■ DIRECTION: Only the lines from the line containing "obj.data.transform(world)" to the end of the entries should be repeated, exactly as they appear.
___ MATERIAL FOR THIS EXERCISE
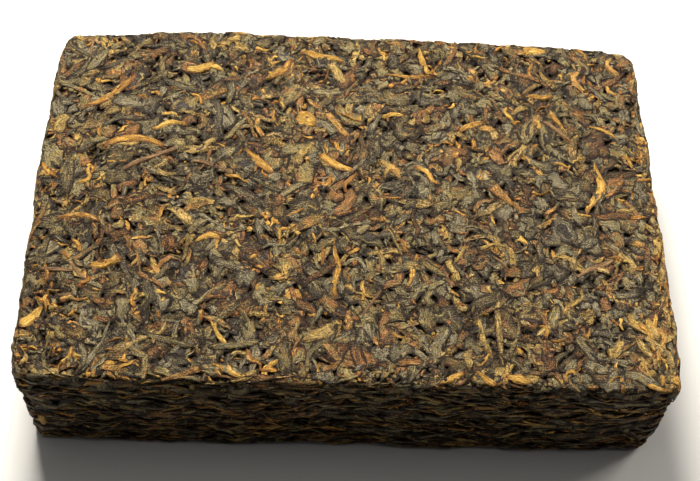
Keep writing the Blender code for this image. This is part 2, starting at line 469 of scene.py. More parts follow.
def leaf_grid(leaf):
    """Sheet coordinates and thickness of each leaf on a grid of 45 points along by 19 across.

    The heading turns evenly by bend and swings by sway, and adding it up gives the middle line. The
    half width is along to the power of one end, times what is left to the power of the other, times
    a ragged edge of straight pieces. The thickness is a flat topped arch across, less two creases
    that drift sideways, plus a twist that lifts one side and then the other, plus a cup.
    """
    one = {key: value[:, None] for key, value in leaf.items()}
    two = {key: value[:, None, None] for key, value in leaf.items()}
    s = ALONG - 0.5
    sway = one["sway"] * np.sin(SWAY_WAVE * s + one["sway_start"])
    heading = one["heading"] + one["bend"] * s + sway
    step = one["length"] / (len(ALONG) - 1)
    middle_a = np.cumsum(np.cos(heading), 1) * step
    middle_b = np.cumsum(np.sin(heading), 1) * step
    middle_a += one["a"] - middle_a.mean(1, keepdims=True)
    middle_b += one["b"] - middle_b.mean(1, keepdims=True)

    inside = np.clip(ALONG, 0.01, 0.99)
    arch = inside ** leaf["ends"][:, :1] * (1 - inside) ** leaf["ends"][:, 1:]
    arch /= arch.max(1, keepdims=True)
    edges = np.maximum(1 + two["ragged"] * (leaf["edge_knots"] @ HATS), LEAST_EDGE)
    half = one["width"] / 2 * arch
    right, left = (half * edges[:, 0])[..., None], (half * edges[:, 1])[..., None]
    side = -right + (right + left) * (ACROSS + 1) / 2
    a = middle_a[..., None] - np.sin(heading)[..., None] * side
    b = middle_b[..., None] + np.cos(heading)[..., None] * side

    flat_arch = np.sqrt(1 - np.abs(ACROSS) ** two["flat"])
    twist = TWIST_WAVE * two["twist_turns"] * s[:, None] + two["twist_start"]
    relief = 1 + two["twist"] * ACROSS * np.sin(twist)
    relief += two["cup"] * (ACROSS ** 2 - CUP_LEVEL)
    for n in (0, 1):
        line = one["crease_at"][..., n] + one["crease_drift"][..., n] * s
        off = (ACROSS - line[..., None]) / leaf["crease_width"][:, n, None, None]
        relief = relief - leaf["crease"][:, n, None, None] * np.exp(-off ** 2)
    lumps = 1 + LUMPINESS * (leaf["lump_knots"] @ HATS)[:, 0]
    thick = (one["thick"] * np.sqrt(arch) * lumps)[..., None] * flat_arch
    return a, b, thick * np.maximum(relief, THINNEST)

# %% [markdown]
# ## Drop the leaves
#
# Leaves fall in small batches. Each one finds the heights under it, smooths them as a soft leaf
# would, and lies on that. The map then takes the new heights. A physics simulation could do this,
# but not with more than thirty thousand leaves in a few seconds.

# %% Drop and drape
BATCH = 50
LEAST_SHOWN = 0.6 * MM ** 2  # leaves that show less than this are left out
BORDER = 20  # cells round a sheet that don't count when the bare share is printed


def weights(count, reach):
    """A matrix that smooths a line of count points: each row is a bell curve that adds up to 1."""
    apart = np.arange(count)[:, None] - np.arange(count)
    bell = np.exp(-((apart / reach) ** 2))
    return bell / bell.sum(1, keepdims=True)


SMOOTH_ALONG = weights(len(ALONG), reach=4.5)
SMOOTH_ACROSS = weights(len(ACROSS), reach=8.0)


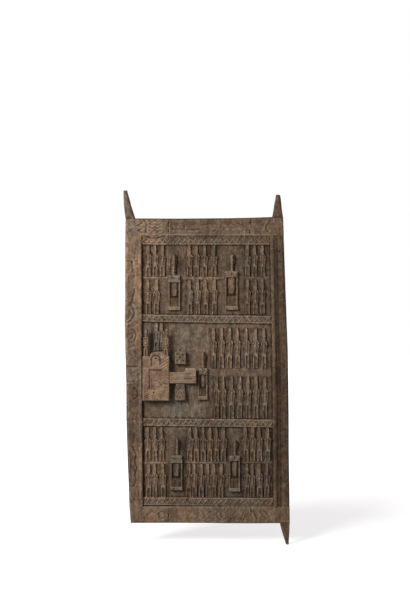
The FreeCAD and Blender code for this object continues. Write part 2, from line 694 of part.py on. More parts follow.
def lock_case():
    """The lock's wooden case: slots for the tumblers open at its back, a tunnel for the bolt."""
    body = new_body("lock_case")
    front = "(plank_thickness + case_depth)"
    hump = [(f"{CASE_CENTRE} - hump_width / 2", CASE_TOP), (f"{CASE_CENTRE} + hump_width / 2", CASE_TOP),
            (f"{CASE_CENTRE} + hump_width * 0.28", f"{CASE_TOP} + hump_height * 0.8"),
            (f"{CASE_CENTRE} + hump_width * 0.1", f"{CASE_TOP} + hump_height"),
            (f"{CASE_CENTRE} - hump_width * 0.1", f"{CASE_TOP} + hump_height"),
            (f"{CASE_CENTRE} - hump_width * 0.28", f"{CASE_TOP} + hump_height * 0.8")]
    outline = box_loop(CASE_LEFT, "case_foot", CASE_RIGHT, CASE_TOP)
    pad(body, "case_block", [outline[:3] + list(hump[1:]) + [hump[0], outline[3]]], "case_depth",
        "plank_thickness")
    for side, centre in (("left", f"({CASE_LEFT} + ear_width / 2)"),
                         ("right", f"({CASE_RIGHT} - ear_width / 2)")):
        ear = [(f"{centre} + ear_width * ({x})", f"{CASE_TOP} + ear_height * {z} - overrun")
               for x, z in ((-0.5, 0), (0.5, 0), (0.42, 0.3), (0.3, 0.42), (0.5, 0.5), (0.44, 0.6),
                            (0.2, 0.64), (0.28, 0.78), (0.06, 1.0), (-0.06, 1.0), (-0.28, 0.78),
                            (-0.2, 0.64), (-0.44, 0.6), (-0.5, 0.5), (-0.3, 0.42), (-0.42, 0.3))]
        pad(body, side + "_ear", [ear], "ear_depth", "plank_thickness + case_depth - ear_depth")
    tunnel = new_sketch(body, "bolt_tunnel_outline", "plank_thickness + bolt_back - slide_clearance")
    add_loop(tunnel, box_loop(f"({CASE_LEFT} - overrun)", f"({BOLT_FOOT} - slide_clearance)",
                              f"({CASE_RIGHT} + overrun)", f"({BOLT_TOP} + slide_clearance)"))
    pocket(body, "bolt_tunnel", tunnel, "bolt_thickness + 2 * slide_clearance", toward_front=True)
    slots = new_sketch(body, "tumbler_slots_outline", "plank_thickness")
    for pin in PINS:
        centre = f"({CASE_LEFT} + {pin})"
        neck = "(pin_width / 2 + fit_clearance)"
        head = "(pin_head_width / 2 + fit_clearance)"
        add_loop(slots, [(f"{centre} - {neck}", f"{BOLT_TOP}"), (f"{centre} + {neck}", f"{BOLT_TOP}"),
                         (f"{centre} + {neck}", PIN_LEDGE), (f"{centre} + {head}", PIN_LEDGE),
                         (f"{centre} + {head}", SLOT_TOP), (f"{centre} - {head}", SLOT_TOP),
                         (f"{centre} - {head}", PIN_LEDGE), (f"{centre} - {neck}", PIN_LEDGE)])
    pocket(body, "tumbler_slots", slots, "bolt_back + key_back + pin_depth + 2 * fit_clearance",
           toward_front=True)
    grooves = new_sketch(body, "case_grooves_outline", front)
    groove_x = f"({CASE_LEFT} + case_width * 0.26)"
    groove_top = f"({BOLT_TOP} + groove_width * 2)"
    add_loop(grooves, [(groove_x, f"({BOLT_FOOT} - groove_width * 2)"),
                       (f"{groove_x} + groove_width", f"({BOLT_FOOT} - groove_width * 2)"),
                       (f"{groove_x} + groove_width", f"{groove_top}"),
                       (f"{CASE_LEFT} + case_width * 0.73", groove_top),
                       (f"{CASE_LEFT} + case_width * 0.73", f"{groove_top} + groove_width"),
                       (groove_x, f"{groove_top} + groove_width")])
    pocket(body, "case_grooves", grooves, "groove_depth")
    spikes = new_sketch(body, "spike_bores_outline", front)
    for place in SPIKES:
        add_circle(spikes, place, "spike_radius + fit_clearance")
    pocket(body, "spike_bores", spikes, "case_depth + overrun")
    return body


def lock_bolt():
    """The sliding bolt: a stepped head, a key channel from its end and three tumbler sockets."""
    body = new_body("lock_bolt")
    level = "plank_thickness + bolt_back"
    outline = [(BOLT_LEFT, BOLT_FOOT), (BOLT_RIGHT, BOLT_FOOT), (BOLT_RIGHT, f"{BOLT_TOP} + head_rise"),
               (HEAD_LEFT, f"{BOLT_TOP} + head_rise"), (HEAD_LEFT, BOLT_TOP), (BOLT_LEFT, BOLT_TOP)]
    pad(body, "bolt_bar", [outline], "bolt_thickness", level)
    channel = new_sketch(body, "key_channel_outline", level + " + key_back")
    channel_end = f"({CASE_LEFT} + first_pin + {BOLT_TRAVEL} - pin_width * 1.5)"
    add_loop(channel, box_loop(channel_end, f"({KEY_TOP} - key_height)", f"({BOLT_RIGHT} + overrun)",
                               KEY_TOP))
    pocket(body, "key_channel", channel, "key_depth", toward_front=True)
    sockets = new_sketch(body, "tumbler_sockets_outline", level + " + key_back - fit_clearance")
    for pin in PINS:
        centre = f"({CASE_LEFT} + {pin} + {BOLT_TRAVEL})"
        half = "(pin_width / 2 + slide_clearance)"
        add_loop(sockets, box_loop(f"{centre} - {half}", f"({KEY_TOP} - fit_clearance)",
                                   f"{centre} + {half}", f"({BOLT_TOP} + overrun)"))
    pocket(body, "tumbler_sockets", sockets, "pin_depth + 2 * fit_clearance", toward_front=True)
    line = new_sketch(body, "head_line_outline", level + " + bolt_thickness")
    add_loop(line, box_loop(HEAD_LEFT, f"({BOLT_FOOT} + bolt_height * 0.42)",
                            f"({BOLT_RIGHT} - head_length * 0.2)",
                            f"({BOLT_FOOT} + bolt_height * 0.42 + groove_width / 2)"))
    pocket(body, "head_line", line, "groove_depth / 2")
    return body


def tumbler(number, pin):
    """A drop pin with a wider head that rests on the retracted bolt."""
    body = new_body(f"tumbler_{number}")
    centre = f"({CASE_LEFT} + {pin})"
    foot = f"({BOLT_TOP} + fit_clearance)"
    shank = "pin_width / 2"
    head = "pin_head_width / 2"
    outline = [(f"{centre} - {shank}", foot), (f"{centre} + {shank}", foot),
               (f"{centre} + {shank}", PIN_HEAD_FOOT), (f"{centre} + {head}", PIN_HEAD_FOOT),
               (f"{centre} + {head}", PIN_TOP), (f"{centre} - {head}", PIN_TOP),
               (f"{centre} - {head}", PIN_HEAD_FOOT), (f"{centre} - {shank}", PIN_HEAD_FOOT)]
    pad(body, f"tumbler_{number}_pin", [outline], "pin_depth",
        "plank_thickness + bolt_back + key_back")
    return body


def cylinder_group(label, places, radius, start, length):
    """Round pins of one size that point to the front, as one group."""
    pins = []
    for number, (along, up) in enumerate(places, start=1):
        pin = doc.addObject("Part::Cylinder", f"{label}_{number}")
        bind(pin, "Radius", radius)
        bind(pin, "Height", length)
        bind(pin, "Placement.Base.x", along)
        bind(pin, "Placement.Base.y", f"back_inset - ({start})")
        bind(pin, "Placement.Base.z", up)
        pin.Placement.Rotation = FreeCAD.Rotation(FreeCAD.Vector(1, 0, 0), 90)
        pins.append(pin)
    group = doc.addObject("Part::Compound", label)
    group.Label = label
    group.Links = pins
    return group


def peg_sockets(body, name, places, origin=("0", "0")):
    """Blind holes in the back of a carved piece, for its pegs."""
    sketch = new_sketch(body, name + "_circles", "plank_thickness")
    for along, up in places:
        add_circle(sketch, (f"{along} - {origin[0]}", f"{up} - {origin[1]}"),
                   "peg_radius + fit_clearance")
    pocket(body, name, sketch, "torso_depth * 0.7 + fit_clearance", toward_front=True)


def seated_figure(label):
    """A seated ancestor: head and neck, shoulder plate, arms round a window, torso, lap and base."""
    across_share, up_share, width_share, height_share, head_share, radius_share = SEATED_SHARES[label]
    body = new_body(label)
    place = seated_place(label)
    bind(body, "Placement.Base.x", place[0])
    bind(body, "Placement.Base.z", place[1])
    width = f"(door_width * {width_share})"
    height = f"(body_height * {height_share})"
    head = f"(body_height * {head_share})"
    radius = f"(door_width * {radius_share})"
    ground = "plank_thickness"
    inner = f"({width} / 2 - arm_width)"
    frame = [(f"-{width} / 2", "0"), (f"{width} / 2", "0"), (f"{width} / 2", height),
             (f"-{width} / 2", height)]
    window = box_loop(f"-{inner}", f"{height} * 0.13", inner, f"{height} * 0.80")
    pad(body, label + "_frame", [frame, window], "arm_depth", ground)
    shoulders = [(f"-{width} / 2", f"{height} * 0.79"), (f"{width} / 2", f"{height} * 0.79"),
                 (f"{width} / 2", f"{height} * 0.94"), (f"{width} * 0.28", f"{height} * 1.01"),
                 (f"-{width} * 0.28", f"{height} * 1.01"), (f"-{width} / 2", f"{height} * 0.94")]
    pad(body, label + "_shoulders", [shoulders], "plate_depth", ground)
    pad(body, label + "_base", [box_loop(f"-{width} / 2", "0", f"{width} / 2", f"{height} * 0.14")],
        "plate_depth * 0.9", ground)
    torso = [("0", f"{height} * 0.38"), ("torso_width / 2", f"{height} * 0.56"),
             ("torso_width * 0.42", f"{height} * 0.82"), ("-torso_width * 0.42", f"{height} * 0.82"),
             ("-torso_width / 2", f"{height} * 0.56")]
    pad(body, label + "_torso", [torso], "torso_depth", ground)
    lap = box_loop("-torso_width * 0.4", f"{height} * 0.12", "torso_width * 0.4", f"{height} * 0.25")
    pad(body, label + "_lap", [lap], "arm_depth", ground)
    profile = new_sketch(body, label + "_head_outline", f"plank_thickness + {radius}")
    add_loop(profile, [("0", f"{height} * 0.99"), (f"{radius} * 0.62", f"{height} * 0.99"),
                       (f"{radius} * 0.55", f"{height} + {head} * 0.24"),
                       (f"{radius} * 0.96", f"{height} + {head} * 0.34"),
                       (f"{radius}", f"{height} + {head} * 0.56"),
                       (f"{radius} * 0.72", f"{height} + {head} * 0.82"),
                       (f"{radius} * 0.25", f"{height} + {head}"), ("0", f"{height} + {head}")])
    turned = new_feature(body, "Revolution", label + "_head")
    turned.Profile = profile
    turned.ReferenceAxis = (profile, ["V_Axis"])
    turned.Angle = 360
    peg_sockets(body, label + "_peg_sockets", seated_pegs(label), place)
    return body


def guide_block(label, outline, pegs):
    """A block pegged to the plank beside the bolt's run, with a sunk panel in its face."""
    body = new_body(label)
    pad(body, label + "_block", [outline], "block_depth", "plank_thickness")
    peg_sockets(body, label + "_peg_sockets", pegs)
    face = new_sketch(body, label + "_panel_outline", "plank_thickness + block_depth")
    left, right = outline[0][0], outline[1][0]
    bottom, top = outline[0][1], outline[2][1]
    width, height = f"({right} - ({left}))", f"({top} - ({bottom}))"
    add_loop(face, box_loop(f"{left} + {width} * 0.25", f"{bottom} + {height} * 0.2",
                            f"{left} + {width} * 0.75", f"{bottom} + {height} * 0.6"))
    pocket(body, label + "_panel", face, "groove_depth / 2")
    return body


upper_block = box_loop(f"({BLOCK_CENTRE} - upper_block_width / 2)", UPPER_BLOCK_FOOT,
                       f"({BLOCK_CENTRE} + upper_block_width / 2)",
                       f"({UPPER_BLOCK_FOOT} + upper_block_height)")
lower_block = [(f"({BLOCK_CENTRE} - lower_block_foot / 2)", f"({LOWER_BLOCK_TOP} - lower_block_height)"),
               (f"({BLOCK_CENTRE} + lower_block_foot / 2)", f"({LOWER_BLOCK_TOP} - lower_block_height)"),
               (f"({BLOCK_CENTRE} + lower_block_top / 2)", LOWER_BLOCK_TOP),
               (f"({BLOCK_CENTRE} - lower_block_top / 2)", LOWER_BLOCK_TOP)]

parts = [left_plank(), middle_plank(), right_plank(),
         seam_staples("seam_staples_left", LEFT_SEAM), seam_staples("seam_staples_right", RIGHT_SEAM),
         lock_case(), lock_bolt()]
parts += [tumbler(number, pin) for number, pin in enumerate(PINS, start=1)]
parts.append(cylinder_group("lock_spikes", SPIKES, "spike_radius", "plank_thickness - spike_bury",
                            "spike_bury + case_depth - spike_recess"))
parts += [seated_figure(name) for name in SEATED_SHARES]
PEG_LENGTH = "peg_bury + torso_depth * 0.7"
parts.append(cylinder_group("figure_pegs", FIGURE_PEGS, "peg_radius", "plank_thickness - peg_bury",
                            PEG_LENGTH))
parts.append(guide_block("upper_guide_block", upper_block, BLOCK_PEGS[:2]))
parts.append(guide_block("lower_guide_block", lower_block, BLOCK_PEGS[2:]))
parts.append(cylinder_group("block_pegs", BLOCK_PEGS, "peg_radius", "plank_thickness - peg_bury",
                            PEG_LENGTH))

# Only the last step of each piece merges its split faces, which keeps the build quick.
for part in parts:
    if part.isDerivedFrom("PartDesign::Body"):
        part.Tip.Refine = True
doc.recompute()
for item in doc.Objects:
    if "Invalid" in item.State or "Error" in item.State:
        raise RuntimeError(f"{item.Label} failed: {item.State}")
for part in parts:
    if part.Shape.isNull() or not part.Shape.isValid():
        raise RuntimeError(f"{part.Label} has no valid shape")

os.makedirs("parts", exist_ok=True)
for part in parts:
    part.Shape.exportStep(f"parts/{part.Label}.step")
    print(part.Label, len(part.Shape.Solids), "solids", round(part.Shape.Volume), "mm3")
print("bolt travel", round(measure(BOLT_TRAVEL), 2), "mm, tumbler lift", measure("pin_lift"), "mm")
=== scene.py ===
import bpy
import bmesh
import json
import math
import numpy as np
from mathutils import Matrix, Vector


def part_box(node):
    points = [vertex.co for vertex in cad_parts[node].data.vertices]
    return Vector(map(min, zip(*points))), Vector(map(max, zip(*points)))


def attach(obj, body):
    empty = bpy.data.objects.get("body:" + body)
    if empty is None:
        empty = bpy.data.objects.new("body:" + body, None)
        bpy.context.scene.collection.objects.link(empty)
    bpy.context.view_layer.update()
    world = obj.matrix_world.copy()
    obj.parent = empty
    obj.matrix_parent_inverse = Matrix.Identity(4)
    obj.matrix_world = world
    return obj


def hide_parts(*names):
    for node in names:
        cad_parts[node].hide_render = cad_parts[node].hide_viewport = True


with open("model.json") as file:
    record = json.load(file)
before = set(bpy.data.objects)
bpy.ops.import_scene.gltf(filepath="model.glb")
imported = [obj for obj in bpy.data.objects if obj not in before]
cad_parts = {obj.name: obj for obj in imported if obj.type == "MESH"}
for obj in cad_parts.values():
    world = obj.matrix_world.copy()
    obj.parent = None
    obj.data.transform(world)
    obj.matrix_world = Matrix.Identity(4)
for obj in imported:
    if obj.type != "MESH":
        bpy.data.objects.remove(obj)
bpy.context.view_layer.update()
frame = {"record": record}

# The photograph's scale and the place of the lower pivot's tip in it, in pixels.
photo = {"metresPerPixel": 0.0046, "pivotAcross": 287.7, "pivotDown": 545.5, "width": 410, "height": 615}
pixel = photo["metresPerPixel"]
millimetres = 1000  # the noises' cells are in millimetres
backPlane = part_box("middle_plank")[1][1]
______
■ RESPONSE TO THE EXERCISE:
    obj.data.transform(world)
    obj.matrix_world = Matrix.Identity(4)
for obj in imported:
    if obj.type != "MESH":
        bpy.data.objects.remove(obj)
bpy.context.view_layer.update()
frame = {"record": record}

# The photograph's scale and the place of the lower pivot's tip in it, in pixels.
photo = {"metresPerPixel": 0.0046, "pivotAcross": 287.7, "pivotDown": 545.5, "width": 410, "height": 615}
pixel = photo["metresPerPixel"]
millimetres = 1000  # the noises' cells are in millimetres
backPlane = part_box("middle_plank")[1][1]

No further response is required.